Some records:
□ □ □ □ □ □ □
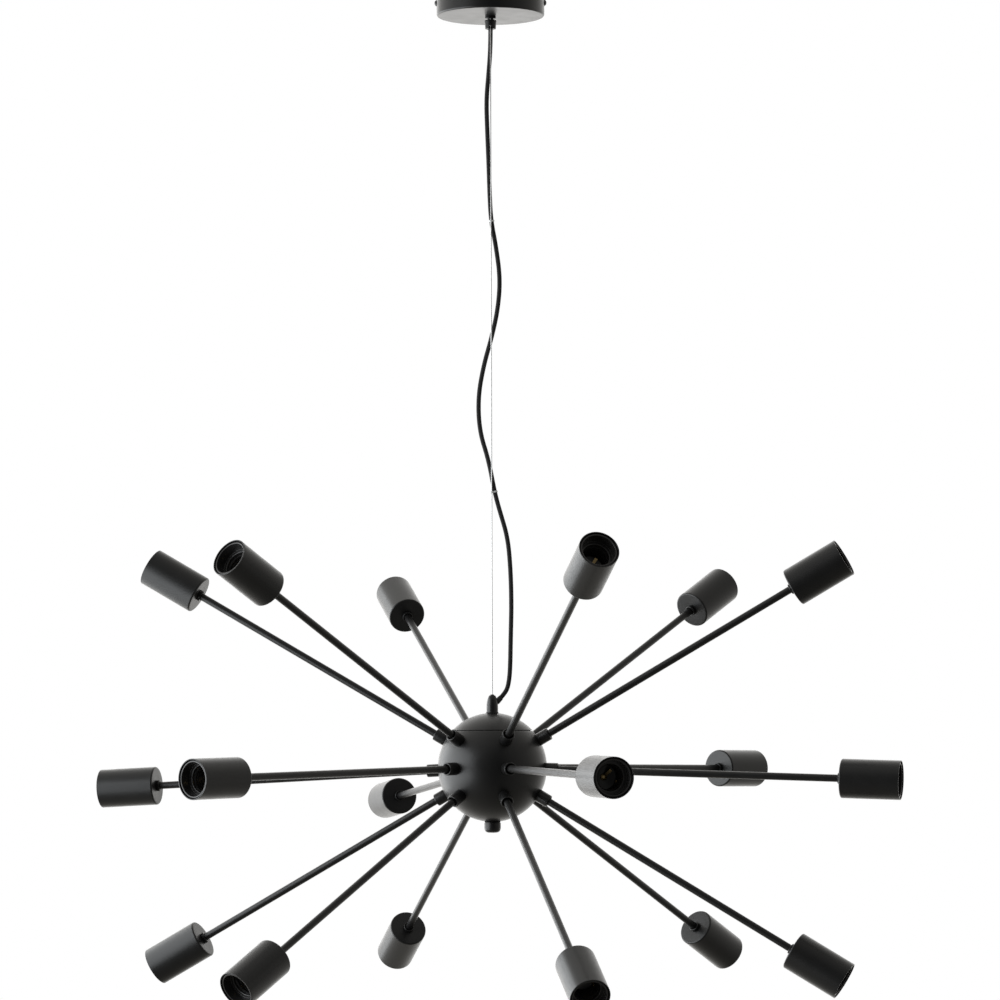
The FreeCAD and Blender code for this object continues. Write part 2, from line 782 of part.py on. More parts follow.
save("hub_shell", hub_shell())
save("hub_cap", hub_cap())
save("hub_collars", *on_every_arm(hub_collar()))
save("hub_nuts", *on_every_arm(hub_nut()))
save("central_rod", central_rod())
save("rod_nuts", *rod_nuts())
save("finial", finial())
save("finial_washer", finial_washer())
save("gripper_body", gripper_body())
save("gripper_plunger", gripper_plunger())
save("gripper_balls", *gripper_balls())
save("gripper_spring", gripper_spring())
save("cord_sleeve", cord_sleeve())
save("hub_lead", hub_lead())
save("splice_block", splice_block())
save("arm_leads", *arm_leads())

for row in ("upper", "middle", "lower"):
    save("arms_" + row, *on_every_arm(arm_tube(), rows=(row,)))
    for number in range(arms_in_a_row):
        save("cup_{}_{}".format(row, number + 1), on_arm(cup(), row, number, cup_reach))
save("cup_collars", *on_every_arm(cup_collar(), cup_reach))
save("holder_caps", *on_every_arm(holder_cap(), cup_reach))
save("lampholders", *on_every_arm(lampholder(), cup_reach))
save("screw_shells", *on_every_arm(screw_shell(), cup_reach))
save("centre_contacts", *on_every_arm(centre_contact(), cup_reach))
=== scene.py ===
"""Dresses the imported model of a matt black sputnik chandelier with 18 lamp cups.

Metres, +Z up, in the frame of the model: the origin is the canopy's centre in the ceiling plane,
+Y points away from the viewer and everything hangs towards -Z.
"""
import math

import bmesh
import bpy
from mathutils import Matrix, Vector


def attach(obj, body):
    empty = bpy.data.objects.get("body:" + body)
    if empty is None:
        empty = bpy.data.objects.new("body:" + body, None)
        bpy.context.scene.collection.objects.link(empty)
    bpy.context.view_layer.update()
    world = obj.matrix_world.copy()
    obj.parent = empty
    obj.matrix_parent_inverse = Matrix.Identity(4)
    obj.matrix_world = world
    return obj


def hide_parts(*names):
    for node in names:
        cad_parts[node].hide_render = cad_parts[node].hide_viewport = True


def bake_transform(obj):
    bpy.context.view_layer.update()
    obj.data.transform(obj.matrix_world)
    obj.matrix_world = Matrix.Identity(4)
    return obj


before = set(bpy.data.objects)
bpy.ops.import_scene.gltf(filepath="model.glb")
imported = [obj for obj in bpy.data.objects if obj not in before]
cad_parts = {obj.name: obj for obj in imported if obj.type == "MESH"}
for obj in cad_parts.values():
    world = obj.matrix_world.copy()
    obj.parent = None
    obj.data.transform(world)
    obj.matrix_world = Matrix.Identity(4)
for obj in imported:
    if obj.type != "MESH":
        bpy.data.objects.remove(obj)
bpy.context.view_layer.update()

scene = bpy.context.scene
scene.view_settings.view_transform = "Standard"

# ---------------------------------------------------------------- camera
# A long lens at the ball's own height, nearly five metres off, looking a little upwards. The pitch, the
# slight turn and the slight roll put every cup where the photograph has it.
camera_place = (0.0611, -4.8435, -0.85405)
camera_pitch = math.radians(3.418)
camera_turn = math.radians(0.615)
camera_roll = math.radians(-0.159)
lens = bpy.data.cameras.new("camera")
lens.sensor_width = 36.0
lens.lens = 157.86
lens.clip_end = 60.0
camera = bpy.data.objects.new("camera", lens)
camera.location = camera_place
camera.rotation_euler = (Matrix.Rotation(camera_turn, 3, "Z")
                         @ Matrix.Rotation(math.pi / 2 + camera_pitch, 3, "X")
                         @ Matrix.Rotation(camera_roll, 3, "Z")).to_euler()
scene.collection.objects.link(camera)
scene.camera = camera

# ---------------------------------------------------------------- room and light
# A white studio that is dark where the camera stands and bright behind the lamp. One large cool softbox
# stands at the left and reaches behind the lamp. The floor is pale and plain.
world = bpy.data.worlds.new("studio")
world.use_nodes = True
scene.world = world
nodes = world.node_tree.nodes
links = world.node_tree.links
nodes.clear()
where = nodes.new("ShaderNodeTexCoord")
parts = nodes.new("ShaderNodeSeparateXYZ")
links.new(where.outputs["Generated"], parts.inputs[0])


def direction_ramp(axis, stops):
    """A colour that changes with the direction's share along one axis, from -1 to 1."""
    share = nodes.new("ShaderNodeMapRange")
    share.inputs["From Min"].default_value = -1.0
    links.new(parts.outputs[axis], share.inputs["Value"])
    ramp = nodes.new("ShaderNodeValToRGB")
    ramp.color_ramp.interpolation = "EASE"
    for number, (place, level, warmth) in enumerate(stops):
        if number < 2:
            stop = ramp.color_ramp.elements[number]
            stop.position = (place + 1) / 2
        else:
            stop = ramp.color_ramp.elements.new((place + 1) / 2)
        stop.color = (level, level * (1 - 0.3 * warmth), level * (1 - warmth), 1)
    links.new(share.outputs[0], ramp.inputs["Fac"])
    return ramp.outputs["Color"]


def product(first, second):
    """Two colours multiplied."""
    mix = nodes.new("ShaderNodeMix")
    mix.data_type = "RGBA"
    mix.blend_type = "MULTIPLY"
    mix.inputs[0].default_value = 1.0
    links.new(first, mix.inputs[6])
    links.new(second, mix.inputs[7])
    return mix.outputs[2]


from_front_to_back = direction_ramp("Y", ((-1, 0.03, 0), (1, 1.0, 0), (-0.57, 0.14, 0.02), (0, 0.22, 0.04),
                                          (0.5, 0.34, 0.04), (0.75, 0.5, 0.02), (0.9, 0.8, 0)))
from_low_to_high = direction_ramp("Z", ((-1, 0.45, 0.1), (1, 1.0, 0.02), (0, 0.95, 0.02)))
from_left_to_right = direction_ramp("X", ((-1, 1.0, 0), (1, 0.66, 0.02), (-0.4, 1.0, 0), (0.3, 0.7, 0.01)))
room = nodes.new("ShaderNodeBackground")
room.inputs["Strength"].default_value = 3.0
links.new(product(product(from_front_to_back, from_low_to_high), from_left_to_right), room.inputs["Color"])
white = nodes.new("ShaderNodeBackground")
white.inputs["Color"].default_value = (1, 1, 1, 1)
ray = nodes.new("ShaderNodeLightPath")
choice = nodes.new("ShaderNodeMixShader")
links.new(ray.outputs["Is Camera Ray"], choice.inputs["Fac"])
links.new(room.outputs[0], choice.inputs[1])
links.new(white.outputs[0], choice.inputs[2])
links.new(choice.outputs[0], nodes.new("ShaderNodeOutputWorld").inputs["Surface"])

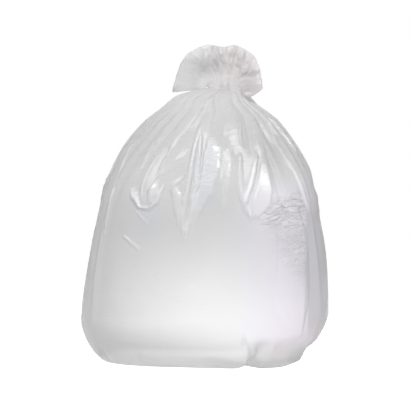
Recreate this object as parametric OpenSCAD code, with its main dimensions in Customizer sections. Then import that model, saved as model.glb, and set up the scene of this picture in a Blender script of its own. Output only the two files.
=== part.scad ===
// A filled bin bag of thin clear film, tied off with a knot in its own gathered neck.
// The bag is one blown tube with a sealed base. Its lower half is swollen and nearly smooth, its shoulders are
// drawn up into the neck in long folds, and the mouth stands above the knot as a crumpled tuft.
// The origin is the middle of the bag's box, on the floor, with the front towards -Y.

/* [Body] */
// Width of the filled bag at its widest
belly_w = 431; // [400:1:480]
// Depth of the filled bag at its deepest
belly_d = 312; // [280:1:350]
// Height of the widest part above the floor
belly_h = 83; // [70:1:120]
// Width where the sides turn in towards the neck
shoulder_w = 379; // [340:1:395]
// Depth where the sides turn in towards the neck
shoulder_d = 276; // [240:1:280]
// Height at which the sides turn in
shoulder_h = 281; // [250:1:300]
// Squareness of the body seen from above, where 2 is an ellipse
body_power = 2.6; // [2:0.1:3.2]
// How far the slack film wanders in and out of the plain outline
slack = 1.6; // [0:0.1:3]

/* [Base] */
// Width of the flat spot that the bag stands on
base_w = 326; // [280:1:350]
// Depth of the flat spot that the bag stands on
base_d = 214; // [180:1:240]
// Squareness of the flat spot
base_power = 3.2; // [2:0.1:4]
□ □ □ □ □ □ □
To do: Repeat the data precisely, line by line.

Exercise solution:
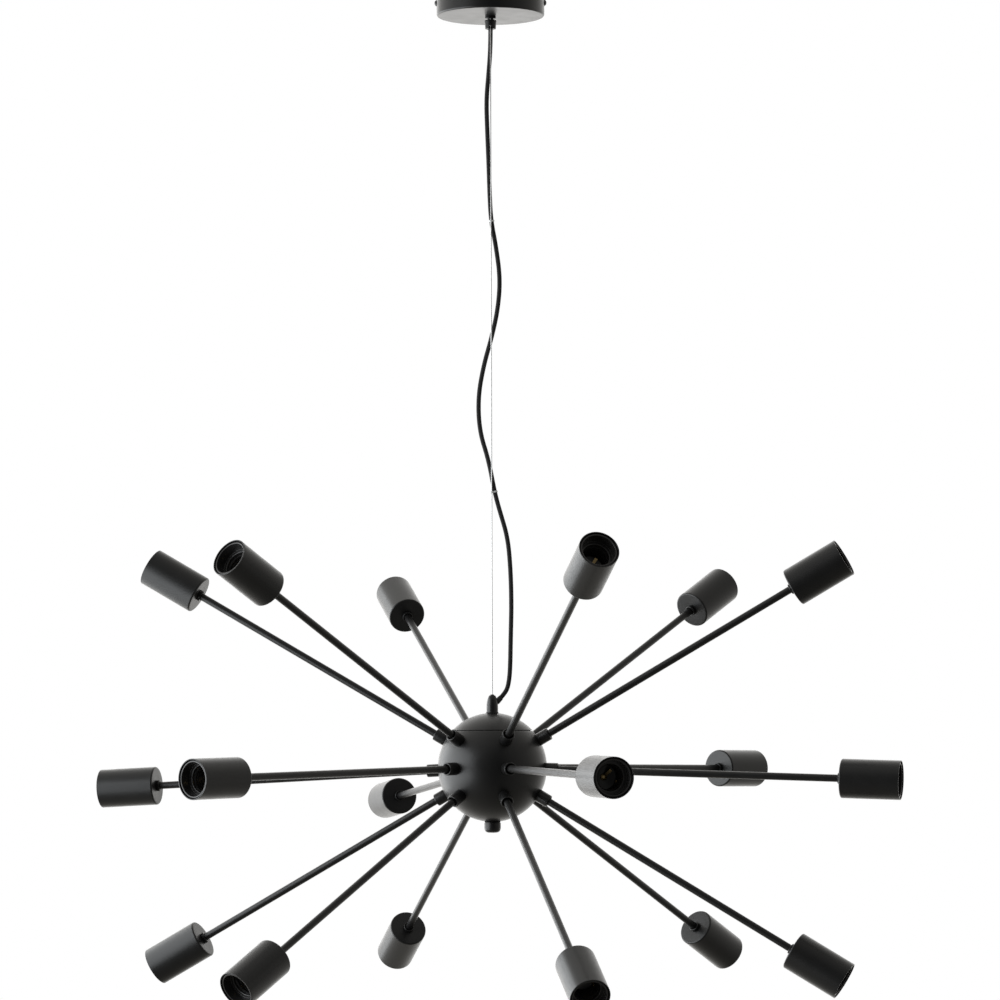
The FreeCAD and Blender code for this object continues. Write part 2, from line 782 of part.py on. More parts follow.
save("hub_shell", hub_shell())
save("hub_cap", hub_cap())
save("hub_collars", *on_every_arm(hub_collar()))
save("hub_nuts", *on_every_arm(hub_nut()))
save("central_rod", central_rod())
save("rod_nuts", *rod_nuts())
save("finial", finial())
save("finial_washer", finial_washer())
save("gripper_body", gripper_body())
save("gripper_plunger", gripper_plunger())
save("gripper_balls", *gripper_balls())
save("gripper_spring", gripper_spring())
save("cord_sleeve", cord_sleeve())
save("hub_lead", hub_lead())
save("splice_block", splice_block())
save("arm_leads", *arm_leads())

for row in ("upper", "middle", "lower"):
    save("arms_" + row, *on_every_arm(arm_tube(), rows=(row,)))
    for number in range(arms_in_a_row):
        save("cup_{}_{}".format(row, number + 1), on_arm(cup(), row, number, cup_reach))
save("cup_collars", *on_every_arm(cup_collar(), cup_reach))
save("holder_caps", *on_every_arm(holder_cap(), cup_reach))
save("lampholders", *on_every_arm(lampholder(), cup_reach))
save("screw_shells", *on_every_arm(screw_shell(), cup_reach))
save("centre_contacts", *on_every_arm(centre_contact(), cup_reach))
=== scene.py ===
"""Dresses the imported model of a matt black sputnik chandelier with 18 lamp cups.

Metres, +Z up, in the frame of the model: the origin is the canopy's centre in the ceiling plane,
+Y points away from the viewer and everything hangs towards -Z.
"""
import math

import bmesh
import bpy
from mathutils import Matrix, Vector


def attach(obj, body):
    empty = bpy.data.objects.get("body:" + body)
    if empty is None:
        empty = bpy.data.objects.new("body:" + body, None)
        bpy.context.scene.collection.objects.link(empty)
    bpy.context.view_layer.update()
    world = obj.matrix_world.copy()
    obj.parent = empty
    obj.matrix_parent_inverse = Matrix.Identity(4)
    obj.matrix_world = world
    return obj


def hide_parts(*names):
    for node in names:
        cad_parts[node].hide_render = cad_parts[node].hide_viewport = True


def bake_transform(obj):
    bpy.context.view_layer.update()
    obj.data.transform(obj.matrix_world)
    obj.matrix_world = Matrix.Identity(4)
    return obj


before = set(bpy.data.objects)
bpy.ops.import_scene.gltf(filepath="model.glb")
imported = [obj for obj in bpy.data.objects if obj not in before]
cad_parts = {obj.name: obj for obj in imported if obj.type == "MESH"}
for obj in cad_parts.values():
    world = obj.matrix_world.copy()
    obj.parent = None
    obj.data.transform(world)
    obj.matrix_world = Matrix.Identity(4)
for obj in imported:
    if obj.type != "MESH":
        bpy.data.objects.remove(obj)
bpy.context.view_layer.update()

scene = bpy.context.scene
scene.view_settings.view_transform = "Standard"

# ---------------------------------------------------------------- camera
# A long lens at the ball's own height, nearly five metres off, looking a little upwards. The pitch, the
# slight turn and the slight roll put every cup where the photograph has it.
camera_place = (0.0611, -4.8435, -0.85405)
camera_pitch = math.radians(3.418)
camera_turn = math.radians(0.615)
camera_roll = math.radians(-0.159)
lens = bpy.data.cameras.new("camera")
lens.sensor_width = 36.0
lens.lens = 157.86
lens.clip_end = 60.0
camera = bpy.data.objects.new("camera", lens)
camera.location = camera_place
camera.rotation_euler = (Matrix.Rotation(camera_turn, 3, "Z")
                         @ Matrix.Rotation(math.pi / 2 + camera_pitch, 3, "X")
                         @ Matrix.Rotation(camera_roll, 3, "Z")).to_euler()
scene.collection.objects.link(camera)
scene.camera = camera

# ---------------------------------------------------------------- room and light
# A white studio that is dark where the camera stands and bright behind the lamp. One large cool softbox
# stands at the left and reaches behind the lamp. The floor is pale and plain.
world = bpy.data.worlds.new("studio")
world.use_nodes = True
scene.world = world
nodes = world.node_tree.nodes
links = world.node_tree.links
nodes.clear()
where = nodes.new("ShaderNodeTexCoord")
parts = nodes.new("ShaderNodeSeparateXYZ")
links.new(where.outputs["Generated"], parts.inputs[0])


def direction_ramp(axis, stops):
    """A colour that changes with the direction's share along one axis, from -1 to 1."""
    share = nodes.new("ShaderNodeMapRange")
    share.inputs["From Min"].default_value = -1.0
    links.new(parts.outputs[axis], share.inputs["Value"])
    ramp = nodes.new("ShaderNodeValToRGB")
    ramp.color_ramp.interpolation = "EASE"
    for number, (place, level, warmth) in enumerate(stops):
        if number < 2:
            stop = ramp.color_ramp.elements[number]
            stop.position = (place + 1) / 2
        else:
            stop = ramp.color_ramp.elements.new((place + 1) / 2)
        stop.color = (level, level * (1 - 0.3 * warmth), level * (1 - warmth), 1)
    links.new(share.outputs[0], ramp.inputs["Fac"])
    return ramp.outputs["Color"]


def product(first, second):
    """Two colours multiplied."""
    mix = nodes.new("ShaderNodeMix")
    mix.data_type = "RGBA"
    mix.blend_type = "MULTIPLY"
    mix.inputs[0].default_value = 1.0
    links.new(first, mix.inputs[6])
    links.new(second, mix.inputs[7])
    return mix.outputs[2]


from_front_to_back = direction_ramp("Y", ((-1, 0.03, 0), (1, 1.0, 0), (-0.57, 0.14, 0.02), (0, 0.22, 0.04),
                                          (0.5, 0.34, 0.04), (0.75, 0.5, 0.02), (0.9, 0.8, 0)))
from_low_to_high = direction_ramp("Z", ((-1, 0.45, 0.1), (1, 1.0, 0.02), (0, 0.95, 0.02)))
from_left_to_right = direction_ramp("X", ((-1, 1.0, 0), (1, 0.66, 0.02), (-0.4, 1.0, 0), (0.3, 0.7, 0.01)))
room = nodes.new("ShaderNodeBackground")
room.inputs["Strength"].default_value = 3.0
links.new(product(product(from_front_to_back, from_low_to_high), from_left_to_right), room.inputs["Color"])
white = nodes.new("ShaderNodeBackground")
white.inputs["Color"].default_value = (1, 1, 1, 1)
ray = nodes.new("ShaderNodeLightPath")
choice = nodes.new("ShaderNodeMixShader")
links.new(ray.outputs["Is Camera Ray"], choice.inputs["Fac"])
links.new(room.outputs[0], choice.inputs[1])
links.new(white.outputs[0], choice.inputs[2])
links.new(choice.outputs[0], nodes.new("ShaderNodeOutputWorld").inputs["Surface"])

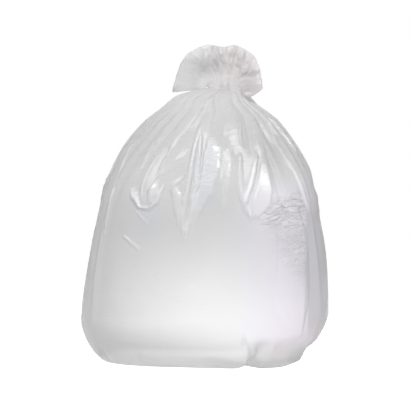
Recreate this object as parametric OpenSCAD code, with its main dimensions in Customizer sections. Then import that model, saved as model.glb, and set up the scene of this picture in a Blender script of its own. Output only the two files.
=== part.scad ===
// A filled bin bag of thin clear film, tied off with a knot in its own gathered neck.
// The bag is one blown tube with a sealed base. Its lower half is swollen and nearly smooth, its shoulders are
// drawn up into the neck in long folds, and the mouth stands above the knot as a crumpled tuft.
// The origin is the middle of the bag's box, on the floor, with the front towards -Y.

/* [Body] */
// Width of the filled bag at its widest
belly_w = 431; // [400:1:480]
// Depth of the filled bag at its deepest
belly_d = 312; // [280:1:350]
// Height of the widest part above the floor
belly_h = 83; // [70:1:120]
// Width where the sides turn in towards the neck
shoulder_w = 379; // [340:1:395]
// Depth where the sides turn in towards the neck
shoulder_d = 276; // [240:1:280]
// Height at which the sides turn in
shoulder_h = 281; // [250:1:300]
// Squareness of the body seen from above, where 2 is an ellipse
body_power = 2.6; // [2:0.1:3.2]
// How far the slack film wanders in and out of the plain outline
slack = 1.6; // [0:0.1:3]

/* [Base] */
// Width of the flat spot that the bag stands on
base_w = 326; // [280:1:350]
// Depth of the flat spot that the bag stands on
base_d = 214; // [180:1:240]
// Squareness of the flat spot
base_power = 3.2; // [2:0.1:4]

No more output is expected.